STATED PROBLEM: Your task is to quote the material that follows, in full and exactly.

INFORMATION SHOWN:
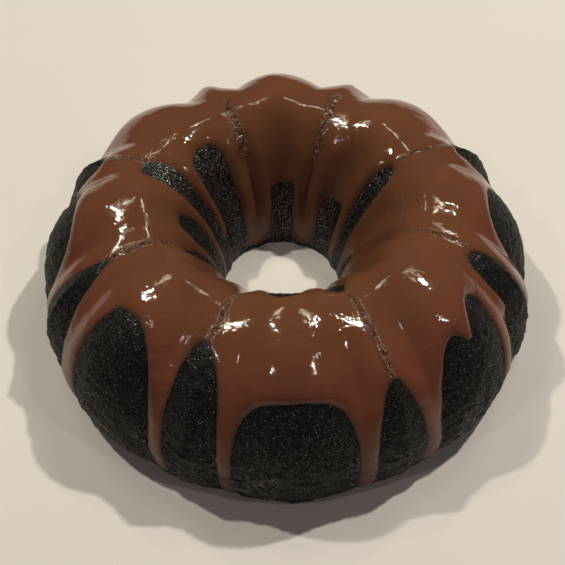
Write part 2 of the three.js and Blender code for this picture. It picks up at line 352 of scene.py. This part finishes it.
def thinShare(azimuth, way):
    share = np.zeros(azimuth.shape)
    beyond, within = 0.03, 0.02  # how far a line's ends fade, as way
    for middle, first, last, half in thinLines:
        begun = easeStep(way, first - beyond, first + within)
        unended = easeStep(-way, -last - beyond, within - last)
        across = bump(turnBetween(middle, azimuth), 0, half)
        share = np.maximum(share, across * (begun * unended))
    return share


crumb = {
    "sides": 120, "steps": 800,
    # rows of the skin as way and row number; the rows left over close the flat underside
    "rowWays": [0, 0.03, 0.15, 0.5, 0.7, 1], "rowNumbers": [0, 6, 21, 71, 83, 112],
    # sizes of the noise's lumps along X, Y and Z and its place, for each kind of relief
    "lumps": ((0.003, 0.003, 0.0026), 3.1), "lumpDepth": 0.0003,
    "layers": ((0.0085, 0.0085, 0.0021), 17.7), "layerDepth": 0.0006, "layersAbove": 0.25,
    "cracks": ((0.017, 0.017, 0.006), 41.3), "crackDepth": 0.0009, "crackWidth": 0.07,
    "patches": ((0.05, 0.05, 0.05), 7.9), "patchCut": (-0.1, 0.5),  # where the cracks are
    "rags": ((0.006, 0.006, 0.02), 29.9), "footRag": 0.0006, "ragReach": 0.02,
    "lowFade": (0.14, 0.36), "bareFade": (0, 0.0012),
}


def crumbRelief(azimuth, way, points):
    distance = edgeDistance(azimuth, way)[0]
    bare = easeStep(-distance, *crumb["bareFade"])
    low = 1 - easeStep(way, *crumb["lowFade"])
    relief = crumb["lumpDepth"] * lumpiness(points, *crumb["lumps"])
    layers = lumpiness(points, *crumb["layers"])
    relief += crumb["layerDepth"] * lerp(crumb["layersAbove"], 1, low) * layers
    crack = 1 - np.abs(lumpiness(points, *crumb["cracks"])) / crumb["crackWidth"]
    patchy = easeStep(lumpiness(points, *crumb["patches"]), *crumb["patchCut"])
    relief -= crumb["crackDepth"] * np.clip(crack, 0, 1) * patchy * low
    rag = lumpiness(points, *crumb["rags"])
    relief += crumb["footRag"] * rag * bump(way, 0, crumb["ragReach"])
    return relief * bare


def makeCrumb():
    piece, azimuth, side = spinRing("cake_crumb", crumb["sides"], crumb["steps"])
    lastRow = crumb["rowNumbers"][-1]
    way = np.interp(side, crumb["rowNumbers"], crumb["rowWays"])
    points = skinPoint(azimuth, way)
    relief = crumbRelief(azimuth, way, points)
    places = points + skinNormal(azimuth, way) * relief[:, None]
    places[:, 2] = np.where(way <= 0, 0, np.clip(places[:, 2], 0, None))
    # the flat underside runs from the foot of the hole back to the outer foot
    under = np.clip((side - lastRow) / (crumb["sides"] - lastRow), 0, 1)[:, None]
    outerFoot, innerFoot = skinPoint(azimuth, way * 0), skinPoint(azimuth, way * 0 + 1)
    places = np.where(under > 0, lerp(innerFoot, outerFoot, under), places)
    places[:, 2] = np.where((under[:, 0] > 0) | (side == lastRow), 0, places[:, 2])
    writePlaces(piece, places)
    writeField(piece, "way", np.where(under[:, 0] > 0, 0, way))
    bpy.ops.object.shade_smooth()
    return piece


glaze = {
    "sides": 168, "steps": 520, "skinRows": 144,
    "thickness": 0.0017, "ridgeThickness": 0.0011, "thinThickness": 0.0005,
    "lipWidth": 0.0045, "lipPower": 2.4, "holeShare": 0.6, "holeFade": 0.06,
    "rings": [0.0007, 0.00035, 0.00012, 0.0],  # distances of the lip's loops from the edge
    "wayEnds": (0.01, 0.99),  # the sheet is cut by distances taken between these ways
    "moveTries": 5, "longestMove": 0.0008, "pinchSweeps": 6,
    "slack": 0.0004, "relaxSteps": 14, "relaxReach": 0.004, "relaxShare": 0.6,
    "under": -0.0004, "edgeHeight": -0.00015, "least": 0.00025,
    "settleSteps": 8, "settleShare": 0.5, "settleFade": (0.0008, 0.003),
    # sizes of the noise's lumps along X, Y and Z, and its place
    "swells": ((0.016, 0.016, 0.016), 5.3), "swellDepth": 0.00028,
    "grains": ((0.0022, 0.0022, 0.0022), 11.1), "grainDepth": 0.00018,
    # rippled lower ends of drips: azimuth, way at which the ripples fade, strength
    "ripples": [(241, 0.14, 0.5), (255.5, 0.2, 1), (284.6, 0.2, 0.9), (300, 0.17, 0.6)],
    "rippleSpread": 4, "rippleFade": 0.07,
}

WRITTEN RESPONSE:
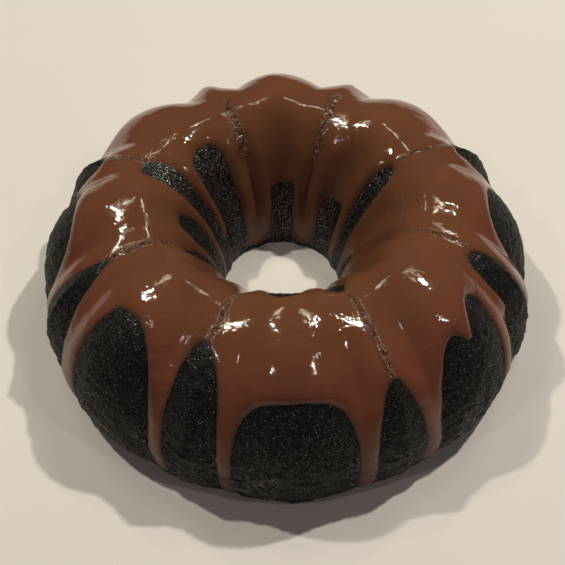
Write part 2 of the three.js and Blender code for this picture. It picks up at line 352 of scene.py. This part finishes it.
def thinShare(azimuth, way):
    share = np.zeros(azimuth.shape)
    beyond, within = 0.03, 0.02  # how far a line's ends fade, as way
    for middle, first, last, half in thinLines:
        begun = easeStep(way, first - beyond, first + within)
        unended = easeStep(-way, -last - beyond, within - last)
        across = bump(turnBetween(middle, azimuth), 0, half)
        share = np.maximum(share, across * (begun * unended))
    return share


crumb = {
    "sides": 120, "steps": 800,
    # rows of the skin as way and row number; the rows left over close the flat underside
    "rowWays": [0, 0.03, 0.15, 0.5, 0.7, 1], "rowNumbers": [0, 6, 21, 71, 83, 112],
    # sizes of the noise's lumps along X, Y and Z and its place, for each kind of relief
    "lumps": ((0.003, 0.003, 0.0026), 3.1), "lumpDepth": 0.0003,
    "layers": ((0.0085, 0.0085, 0.0021), 17.7), "layerDepth": 0.0006, "layersAbove": 0.25,
    "cracks": ((0.017, 0.017, 0.006), 41.3), "crackDepth": 0.0009, "crackWidth": 0.07,
    "patches": ((0.05, 0.05, 0.05), 7.9), "patchCut": (-0.1, 0.5),  # where the cracks are
    "rags": ((0.006, 0.006, 0.02), 29.9), "footRag": 0.0006, "ragReach": 0.02,
    "lowFade": (0.14, 0.36), "bareFade": (0, 0.0012),
}


def crumbRelief(azimuth, way, points):
    distance = edgeDistance(azimuth, way)[0]
    bare = easeStep(-distance, *crumb["bareFade"])
    low = 1 - easeStep(way, *crumb["lowFade"])
    relief = crumb["lumpDepth"] * lumpiness(points, *crumb["lumps"])
    layers = lumpiness(points, *crumb["layers"])
    relief += crumb["layerDepth"] * lerp(crumb["layersAbove"], 1, low) * layers
    crack = 1 - np.abs(lumpiness(points, *crumb["cracks"])) / crumb["crackWidth"]
    patchy = easeStep(lumpiness(points, *crumb["patches"]), *crumb["patchCut"])
    relief -= crumb["crackDepth"] * np.clip(crack, 0, 1) * patchy * low
    rag = lumpiness(points, *crumb["rags"])
    relief += crumb["footRag"] * rag * bump(way, 0, crumb["ragReach"])
    return relief * bare


def makeCrumb():
    piece, azimuth, side = spinRing("cake_crumb", crumb["sides"], crumb["steps"])
    lastRow = crumb["rowNumbers"][-1]
    way = np.interp(side, crumb["rowNumbers"], crumb["rowWays"])
    points = skinPoint(azimuth, way)
    relief = crumbRelief(azimuth, way, points)
    places = points + skinNormal(azimuth, way) * relief[:, None]
    places[:, 2] = np.where(way <= 0, 0, np.clip(places[:, 2], 0, None))
    # the flat underside runs from the foot of the hole back to the outer foot
    under = np.clip((side - lastRow) / (crumb["sides"] - lastRow), 0, 1)[:, None]
    outerFoot, innerFoot = skinPoint(azimuth, way * 0), skinPoint(azimuth, way * 0 + 1)
    places = np.where(under > 0, lerp(innerFoot, outerFoot, under), places)
    places[:, 2] = np.where((under[:, 0] > 0) | (side == lastRow), 0, places[:, 2])
    writePlaces(piece, places)
    writeField(piece, "way", np.where(under[:, 0] > 0, 0, way))
    bpy.ops.object.shade_smooth()
    return piece


glaze = {
    "sides": 168, "steps": 520, "skinRows": 144,
    "thickness": 0.0017, "ridgeThickness": 0.0011, "thinThickness": 0.0005,
    "lipWidth": 0.0045, "lipPower": 2.4, "holeShare": 0.6, "holeFade": 0.06,
    "rings": [0.0007, 0.00035, 0.00012, 0.0],  # distances of the lip's loops from the edge
    "wayEnds": (0.01, 0.99),  # the sheet is cut by distances taken between these ways
    "moveTries": 5, "longestMove": 0.0008, "pinchSweeps": 6,
    "slack": 0.0004, "relaxSteps": 14, "relaxReach": 0.004, "relaxShare": 0.6,
    "under": -0.0004, "edgeHeight": -0.00015, "least": 0.00025,
    "settleSteps": 8, "settleShare": 0.5, "settleFade": (0.0008, 0.003),
    # sizes of the noise's lumps along X, Y and Z, and its place
    "swells": ((0.016, 0.016, 0.016), 5.3), "swellDepth": 0.00028,
    "grains": ((0.0022, 0.0022, 0.0022), 11.1), "grainDepth": 0.00018,
    # rippled lower ends of drips: azimuth, way at which the ripples fade, strength
    "ripples": [(241, 0.14, 0.5), (255.5, 0.2, 1), (284.6, 0.2, 0.9), (300, 0.17, 0.6)],
    "rippleSpread": 4, "rippleFade": 0.07,
}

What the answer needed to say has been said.